One day in New York, I passed this woman with an incredible aura wearing dark glasses. It was Greta Garbo. I had my camera with me, but I didn’t take a picture. That day, I didn’t become a “paparazzi”. I will always remember those 15 seconds of my life, but if I had taken the shot, it would be erased from my memory.

swissinfo: You aren’t a paparazzi, but you have taken portraits of celebrities such as Giacometti, Le Corbusier and Che Guevara. What made you choose some people rather than others?

R.B.: Recently, somebody thought I was Helmut Newton. But I could never have photographed women the way he did.

I read somewhere that when he was a child he had his own sandpit. Little Burri had to spend his time in public parks.

When I built sand castles, there was always somebody to stomp on them. Unconsciously, two themes were imposed on me as a child: utopia and war. For me, there are people who want to build something, who have a social outlook, and then there are those who want to destroy.

swissinfo: Che Guevara is the intersection point between utopia and war. Your name is always associated with the picture you took of him in 1963. It helped make him an icon, as did Alberto Korda’s portrait of Guevara.

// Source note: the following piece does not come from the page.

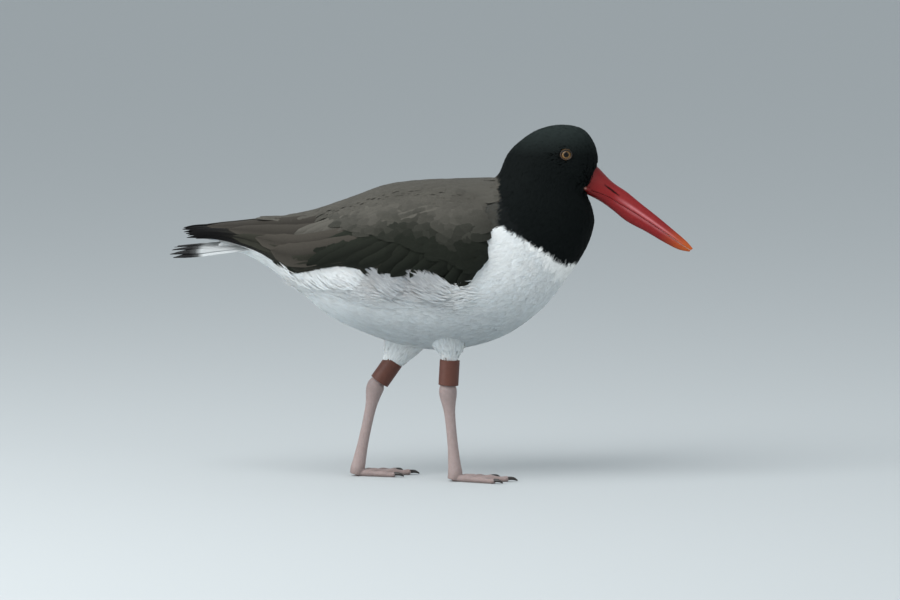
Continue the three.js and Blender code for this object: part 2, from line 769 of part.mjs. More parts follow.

R.B.: Two or three pictures always define a photographer. This is one of those. An Italian editor picked up Korda’s picture, and it came to symbolise the Cuban revolution. Mine was published by “Look“ magazine when I came back from Cuba. It became the “other picture of Che”.

About ten years ago, Korda came to my place in Paris, gave me his picture and wrote on it “Burri agrees this is the best known picture of Che”. I gave him one of mine and wrote on it “Korda agrees this is the best picture of Che”.

swissinfo-interview: Bernard Léchot (translation: Scott Capper)

René Burri’s photographs are on show at the Elysée museum in Lausanne until October 24.
A 448-page book chronicling Burri’s black-and-white work has also been released.

Burri was born in Zurich in 1933 and now lives in Paris.

He has been a member of the Magnum agency since 1959.

He is perhaps best known for his celebrity portraits, as well as his reports from around the world.

He has also filmed a number of documentaries.